# Aim
Give the lines of the material verbatim, from the first line to the line with "25 * mm, -height)", including both.

# Data
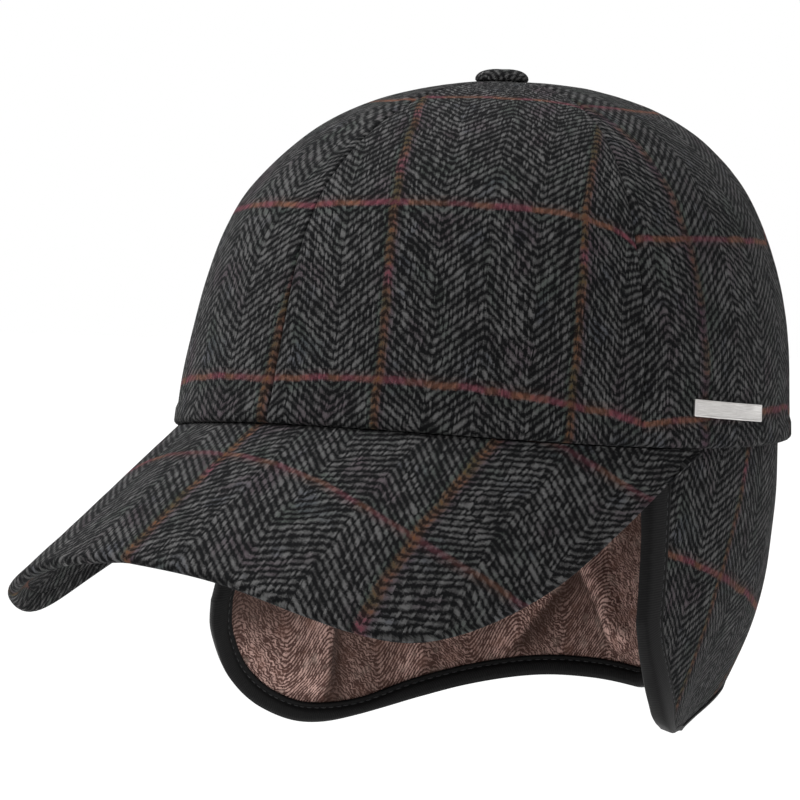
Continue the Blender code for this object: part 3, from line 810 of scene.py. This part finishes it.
def makeFlap(tweed, lining):
    # the near flap is fuller here
    full = {"size": 1.3 * mm, "angle": 128.0, "width": 16.0, "height": -53 * mm, "tall": 16 * mm}
    # folds of the loose lining: angle, width of the steep side and of the gentle side, how far it stands
    # off in millimetres, how much painted shade lies behind it
    folds = [(256.8, 1.6, 11.0, 3.6, 1.0), (237.0, 1.8, 6.0, 1.6, 0.55), (176.0, 2.0, 12.0, 2.6, 0.5),
             (150.0, 2.0, 10.0, 2.4, 0.6), (128.0, 2.2, 9.0, 2.2, 0.5), (107.0, 2.0, 8.0, 2.6, 0.7)]
    # the top of a three-cornered fold
    tent = {"angle": 202.0, "height": -45 * mm, "tall": 23 * mm}

    def outerLift(angle, height, points):
        out = bump(angle, full["angle"], full["width"]) * bump(height, full["height"], full["tall"])
        uneven = 0.6 * mm * ripple(points, 34, 2.4) + 0.25 * mm * ripple(points, 14, 8.8)
        return full["size"] * out + uneven * smoothStep(0.0, 25 * mm, -height)

    def foldsAt(angle, height, points):
        # how far the folds stand off, and the painted shade that the folds and the peak give the lining
        bend = 1.6 * ripple(points, 45, 5.5)
        stand, shadeAndMottle = 0.0 * angle, 0.0 * angle
        for at, steep, gentle, size, dark in folds:
            away = angle + bend - at
            away = np.where(angle > 180.0, away, -away)
            stand += size * bump(away, 0.0, np.where(away > 0.0, gentle, steep))
            # painted shade behind each fold
            behind = smoothStep(-0.3, 0.9, -away) * (1.0 - 0.45 * smoothStep(2.5, 6.0, -away))
            shadeAndMottle += dark * behind * smoothStep(19.0, 11.0, -away)
        # the three-cornered fold is behind the near flap and points up
        down = tent["height"] - height
        spread = np.maximum(down, 0.0) / tent["tall"]
        left, right = tent["angle"] + 12.5 * spread, tent["angle"] - 10.0 * spread
        inside = smoothStep(0.0, 1.0, (left - angle) / 1.2) * smoothStep(0.0, 1.0, (angle - right) / 0.8)
        inside = inside * smoothStep(0.0, 3 * mm, down) * smoothStep(32 * mm, 26 * mm, down)
        ridge = bump(angle, right - 2.4, 3.0) * smoothStep(-12 * mm, 6 * mm, down)
        lower = bump(angle, left + 3.5, 4.0) * smoothStep(0.0, 10 * mm, down)
        stand += 3.2 * ridge + 1.4 * lower
        sides = 0.65 * np.exp(-abs(angle - right) / 1.6) + 0.85 * bump(angle, left, 6.0)
        # painted shade inside the three-cornered fold and along its sides
        shadeAndMottle += inside * (0.35 + sides)
        # shaded high up, behind the peak and beside the hem
        shadeAndMottle += 0.85 * smoothStep(258.0, 270.0, angle) * smoothStep(72 * mm, 54 * mm, -height)
        shadeAndMottle += 0.60 * smoothStep(200.0, 190.0, angle) * smoothStep(60 * mm, 42 * mm, -height)
        return stand, np.clip(shadeAndMottle, 0.0, 1.0)

    def liningLift(angle, height, points):
        free = smoothStep(3 * mm, 22 * mm, -height) * smoothStep(5 * mm, 13 * mm, height + flapDepth(angle))
        stand = foldsAt(angle, height, points)[0]
        return (-stand * mm + 0.3 * mm * ripple(points, 12, 6.1)) * free - 0.25 * mm

    def liningShadeAndMottle(angle, height, points):
        # painted shade of the folds, fading out close to the rim
        shadeAndMottle = foldsAt(angle, height, points)[1] * smoothStep(6 * mm, 20 * mm, -height)
        # and a little uneven everywhere
        return np.clip(shadeAndMottle + 0.10 * (ripple(points, 25, 3.3) + 0.5), 0.0, 1.0)

    cut = {"turn": 15.2, "red": -29.0, "orange": 46.0}
    outer = bandSheet("flap_outer_cloth", 0.0, outerLift, cut)
    area = giveWall(outer, 1.2 * mm, (tweed,))
    handOver(outer, ["flap_outer"], (0.352, 0.104, area, "hung", ["crown_side_left_cloth"]))
    cut = {"turn": -8.0, "red": 0.0, "orange": 0.0}
    # the lining carries painted shade in its folds, under the peak and beside the hem
    inner = bandSheet("flap_lining_cloth", 1.9 * mm, liningLift, cut, liningShadeAndMottle)
    area = areaOf(inner)
    # its face is the one towards the head
    openMesh(inner, "SELECT")
    bpy.ops.mesh.flip_normals()
    closeMesh()
    applyModifier(inner, "SOLIDIFY", thickness=1.0 * mm, offset=1.0, use_even_offset=True)
    inner.data.materials.append(lining)
    inner.data.shade_smooth()
    handOver(inner, ["flap_lining"], (0.345, 0.104, area, "hung", ["flap_outer_cloth"]))


def edgeStations(count):
    # angles and heights down the left front edge, round the free edge and up the right one
    first = flapForm["start"]
    down = np.linspace(10.0 * mm, float(flapDepth(np.array(first))), 40)[:-1]
    angle = np.concatenate([0.0 * down + first, bandAngles, 360.0 - first + 0.0 * down])
    height = np.concatenate([-down, -flapDepth(bandAngles), -down[::-1]])
    length = arcAlong(flapSurface(angle, height), 0)
    even = np.linspace(0.0, length[-1], count)
    return np.interp(even, length, angle), np.interp(even, length, height), even


def edgeFrame(angle, height):
    # along the edge, the cloth's normal, and the way off the edge in the cloth
    points = flapSurface(angle, height)
    run = unit(np.gradient(points, axis=0))
    normal = normalsOf(flapSurface, angle, height, 0.05, 0.5 * mm)
    off = unit(np.cross(run, normal))
    return points, run, normal, off


def overEdge(angle, height, back, out):
    # points this far back from the edge over the cloth, and this far out from its face
    points, _, normal, off = edgeFrame(angle, height)
    around, up = slopesOf(flapSurface, angle, height, 0.5, 0.5 * mm)
    aroundSize, upSize = np.linalg.norm(around, axis=-1), np.linalg.norm(up, axis=-1)
    turn = np.sum(off * around, axis=-1) / aroundSize
    climb = np.sum(off * up, axis=-1) / upSize
    back, out = back + 0.0 * angle, (out + 0.0 * angle)[:, None]
    backAngle = angle - turn * back / aroundSize
    backHeight = height - climb * back / upSize * mm
    placed = flapSurface(backAngle, backHeight)
    face = normalsOf(flapSurface, backAngle, backHeight, 0.05, 0.5 * mm)
    beyond = points + normal * out - off * back[:, None]
    return np.where((back > 0.0)[:, None], placed + face * out, beyond)


def tapeWidth(angle):
    # the tape shows full width down the front edge outside, and only as a thin edge behind the tip
    return 1.0 - 0.80 * smoothStep(86.0, 99.0, 180.0 - abs(180.0 - angle))


def tapeReach(angle, height):
    # it is drawn tighter on the left, but not at the front corner, and stands out further on the right
    down = -height
    corner = smoothStep(58 * mm, 74 * mm, down) * smoothStep(94.0, 88.0, angle)
    left = 0.65 * smoothStep(10 * mm, 30 * mm, down) * smoothStep(165.0, 135.0, angle)
    right = 0.88 * smoothStep(165.0, 180.0, angle) - 0.75 * bump(angle, 249.0, 7.5)
    front = 0.67 * smoothStep(279.0, 282.0, angle) * smoothStep(72 * mm, 58 * mm, down)
    return 1.0 - left * (1.0 - 0.9 * corner) + right + front


def makeBinding(bindingCloth):
    # the tape's section in millimetres: distance back from the edge and distance out from the band's
    # face, over the edge and back on the lining's side, where out counts from the lining's face
    stack = 3.1
    outer = [(7.4, 0.12), (7.55, 0.42), (7.2, 0.66), (6.75, 0.60), (6.4, 0.50), (6.05, 0.50), (5.7, 0.62),
             (4.6, 0.72), (3.2, 0.76), (1.8, 0.84), (0.6, 0.86), (-0.4, 0.66), (-1.05, 0.05),
             (-1.35, -stack / 2)]
    inner = [(-1.55, 0.1), (-0.9, 1.0), (0.0, 1.3), (0.7, 1.3), (1.2, 1.1), (1.6, 0.84), (1.85, 0.75),
             (2.1, 0.80), (2.4, 0.95), (2.75, 1.0), (3.2, 0.90), (3.5, 0.55), (3.4, 0.15)]
    inner = [(back, -stack - out) for back, out in inner]
    core = [(2.6, -stack - 0.05), (-0.25, -stack - 0.02), (-0.25, 0.02), (2.6, 0.05)]
    ring = outer + inner + core
    outside = [True] * len(outer) + [False] * (len(inner) + 2) + [True] * 2
    angle, height, length = edgeStations(460)
    section = np.array(ring + ring[:1]) * mm
    around = arcAlong(section, 0)

    def surface(station, place):
        width, reach = tapeWidth(angle), tapeReach(angle, height)
        rows = []
        for (back, out), onFace in zip(section[::-1], (outside + outside[:1])[::-1]):
            back = back * (width if onFace and back > 0.0 else reach if back < -0.3 * mm else 1.0)
            out = out * (0.55 + 0.45 * width) if onFace and out > 0.0 else out
            out = np.where(out < -stack * mm, -stack * mm + (out + stack * mm) * np.minimum(reach, 1.0), out)
            rows.append(overEdge(angle, height, back, out))
        return np.stack(rows), pack(length[station], around[place])

    tape = clothSheet("flap_binding_tape", np.arange(len(angle)), np.arange(len(section)), surface)
    openMesh(tape, "SELECT")
    bpy.ops.mesh.remove_doubles(threshold=0.001 * mm)
    bpy.ops.mesh.select_all(action="DESELECT")
    bpy.ops.mesh.select_non_manifold()
    bpy.ops.mesh.fill_holes(sides=0)
    bpy.ops.mesh.select_all(action="SELECT")
    bpy.ops.mesh.normals_make_consistent(inside=False)
    closeMesh()
    tape.data.materials.append(bindingCloth)
    tape.data.shade_smooth()
    handOver(tape, ["flap_binding"])


def makeStitches(thread):
    # one stitch, copied along both faces of the binding
    stitch = {"pitch": 2.7 * mm, "length": 1.9 * mm, "width": 0.42 * mm, "backOutside": 6.2 * mm,
              "outside": 0.52 * mm, "backInside": 1.85 * mm, "inside": 3.93 * mm}
    angle, height, length = edgeStations(1200)
    bpy.ops.mesh.primitive_uv_sphere_add(segments=8, ring_count=6, radius=0.5)
    master = bpy.context.object
    master.scale = (stitch["length"], stitch["width"], stitch["width"])
    bpy.ops.object.transform_apply(location=False, rotation=False, scale=True)
    # its ends are drawn down into the cloth
    for vertex in master.data.vertices:
        vertex.co.z -= 0.35 * stitch["width"] * (abs(vertex.co.x) / (stitch["length"] / 2)) ** 3
    master.data.materials.append(thread)
    master.data.shade_smooth()
    _, run, normal, off = edgeFrame(angle, height)
    places = np.searchsorted(length, np.arange(4 * mm, length[-1] - 3 * mm, stitch["pitch"]))
    width = tapeWidth(angle)
    copies = []
    for back, out, face, showing in ((stitch["backOutside"], stitch["outside"], 1.0, width > 0.9),
                                     (stitch["backInside"], -stitch["inside"], -1.0, width > 0.0)):
        seat = overEdge(angle, height, back, out)
        for i in places[showing[places]]:
            copy = master.copy()
            copy.data = master.data.copy()
            axes = Matrix((run[i], -face * off[i], face * normal[i])).transposed().to_4x4()
            copy.matrix_world = Matrix.Translation(seat[i]) @ axes
            bpy.context.scene.collection.objects.link(copy)
            copies.append(copy)
    bpy.data.objects.remove(master, do_unlink=True)
    deselectAll()
    for copy in copies:
        copy.select_set(True)
    stitches = copies[0]
    bpy.context.view_layer.objects.active = stitches
    bpy.ops.object.join()
    bpy.ops.object.transform_apply(location=True, rotation=True, scale=True)
    stitches.name = stitches.data.name = "binding_stitches"
    handOver(stitches)


# Small parts

def makeButton(tweed):
    button = {"radius": 8.2 * mm, "height": 4.9 * mm, "sunk": 1.1 * mm, "pleats": 14, "pleatDepth": 0.22 * mm,
              "flatness": 0.62}
    top = crownSurface(np.array([0.0, 180.0]), np.array([10.0, 10.0])).mean(axis=0)
    bpy.ops.mesh.primitive_uv_sphere_add(segments=56, ring_count=28, radius=1.0)
    dome = justAdded("top_button_cloth")
    x, y, z = pointsOf(dome).T
    around, reach = np.arctan2(y, x), np.hypot(x, y)
    # a flattened dome, drawn in underneath in small pleats
    reach = np.where(z > 0, reach ** button["flatness"], reach ** (button["flatness"] * 0.8))
    pleat = button["pleatDepth"] * np.cos(around * button["pleats"]) * smoothStep(-0.2, 0.5, -z) * reach
    radius = button["radius"] * reach * (1.0 - 0.10 * smoothStep(0.0, 1.0, -z)) + pleat
    height = button["height"] * (0.34 + np.where(z > 0, 0.66 * abs(z) ** 0.95, 0.34 * z)) - button["sunk"]
    wobble = 0.1 * mm * np.sin(3 * around + 0.7)
    points = pack(radius * np.cos(around), radius * np.sin(around), height + wobble * z)
    dome.data.vertices.foreach_set("co", (points + top).ravel())
    fromTop = np.arccos(np.clip(z, -1, 1))[:, None]
    cover = pack(np.cos(around), np.sin(around)) * fromTop * 5.6
    layMap(dome, (cover + np.array([30, 27])) * mm)
    dome.data.materials.append(tweed)
    dome.data.shade_smooth()
    handOver(dome, ["top_button"])


def makeBadge(silver):
    # a bare plate, bent to the crown
    badge = {"length": 36.2 * mm, "height": 5.0 * mm, "wall": 1.0 * mm, "bevel": 0.30 * mm,
             "rim": 0.5 * mm, "rimSlope": 0.12 * mm, "rimDepth": 0.16 * mm,
             "angle": 94.3, "raise": 10.8 * mm, "stand": 0.45 * mm, "tilt": 0.055}
    bpy.ops.mesh.primitive_cube_add(size=1.0)
    plate = justAdded("side_badge")
    plate.scale = (badge["length"], badge["wall"], badge["height"])
    bpy.ops.object.transform_apply(location=False, rotation=False, scale=True)
    openMesh(plate, "DESELECT")
    closeMesh()
    for face in plate.data.polygons:
        face.select = face.normal.y < -0.9
    openMesh(plate)
    bpy.ops.mesh.inset(thickness=badge["rim"], depth=0.0)
    bpy.ops.mesh.inset(thickness=badge["rimSlope"], depth=-badge["rimDepth"])
    closeMesh()
    applyModifier(plate, "BEVEL", width=badge["bevel"], segments=4, limit_method="ANGLE",
                  angle_limit=math.radians(60))
    # the long edges are halved until they can follow the bend
    for _ in range(4):
        openMesh(plate, "DESELECT")
        closeMesh()
        for edge in plate.data.edges:
            a, b = (plate.data.vertices[i].co for i in edge.vertices)
            edge.select = abs(a.x - b.x) > 1.2 * mm
        openMesh(plate)
        bpy.ops.mesh.subdivide(number_cuts=1)
        closeMesh()
    x, y, z = pointsOf(plate).T
    here, level = np.array(badge["angle"]), levelAt(badge["raise"])
    perDegree = np.linalg.norm(crownSurface(here + 0.5, level) - crownSurface(here - 0.5, level))
    angle = here + x / perDegree
    level = levelAt(badge["raise"] + z - x * badge["tilt"])
    out = badge["stand"] + badge["wall"] / 2 - y
    points = crownSurface(angle, level) + normalsOf(crownSurface, angle, level) * out[:, None]
    plate.data.vertices.foreach_set("co", points.ravel())
    layMap(plate, pack(x, z))
    plate.data.materials.append(silver)
    bpy.ops.object.shade_smooth_by_angle(angle=math.radians(40))
    handOver(plate, ["badge"])


aimCamera()
lightStudio()
print("camera and light are set")
tweedFinish = makeTweed()
backingFinish = makeBacking()
liningFinish = makeLiningCloth()
bindingFinish = makeBindingCloth()
threadFinish = makeThread()
silverFinish = makeSilver()
print("finishes are ready")
makeCrown(tweedFinish, backingFinish)
makePeak(tweedFinish)
makeFlap(tweedFinish, liningFinish)
makeBinding(bindingFinish)
makeStitches(threadFinish)
makeButton(tweedFinish)
makeBadge(silverFinish)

# Correct output
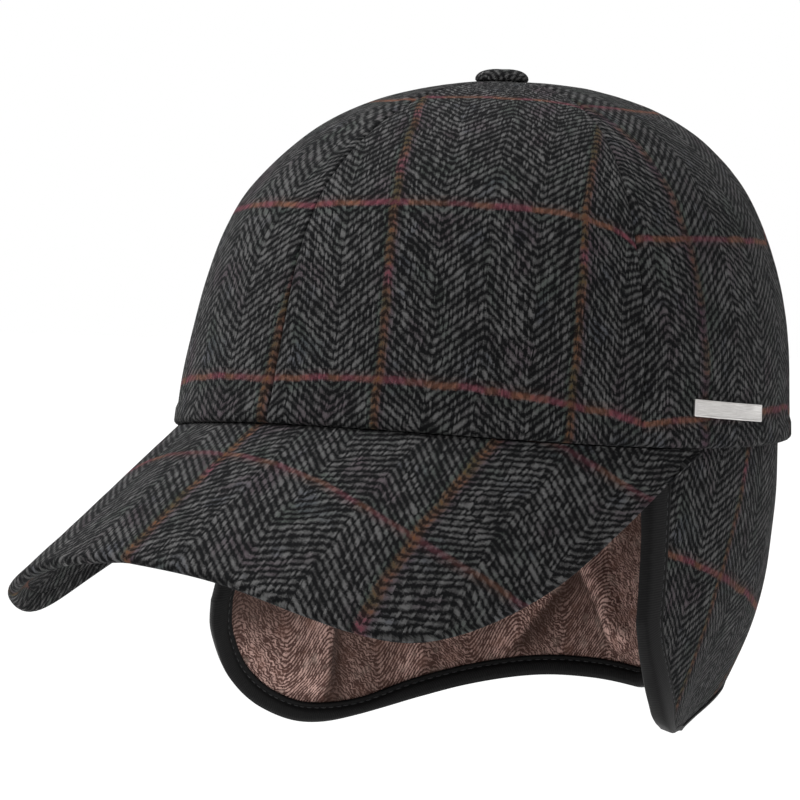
Continue the Blender code for this object: part 3, from line 810 of scene.py. This part finishes it.
def makeFlap(tweed, lining):
    # the near flap is fuller here
    full = {"size": 1.3 * mm, "angle": 128.0, "width": 16.0, "height": -53 * mm, "tall": 16 * mm}
    # folds of the loose lining: angle, width of the steep side and of the gentle side, how far it stands
    # off in millimetres, how much painted shade lies behind it
    folds = [(256.8, 1.6, 11.0, 3.6, 1.0), (237.0, 1.8, 6.0, 1.6, 0.55), (176.0, 2.0, 12.0, 2.6, 0.5),
             (150.0, 2.0, 10.0, 2.4, 0.6), (128.0, 2.2, 9.0, 2.2, 0.5), (107.0, 2.0, 8.0, 2.6, 0.7)]
    # the top of a three-cornered fold
    tent = {"angle": 202.0, "height": -45 * mm, "tall": 23 * mm}

    def outerLift(angle, height, points):
        out = bump(angle, full["angle"], full["width"]) * bump(height, full["height"], full["tall"])
        uneven = 0.6 * mm * ripple(points, 34, 2.4) + 0.25 * mm * ripple(points, 14, 8.8)
        return full["size"] * out + uneven * smoothStep(0.0, 25 * mm, -height)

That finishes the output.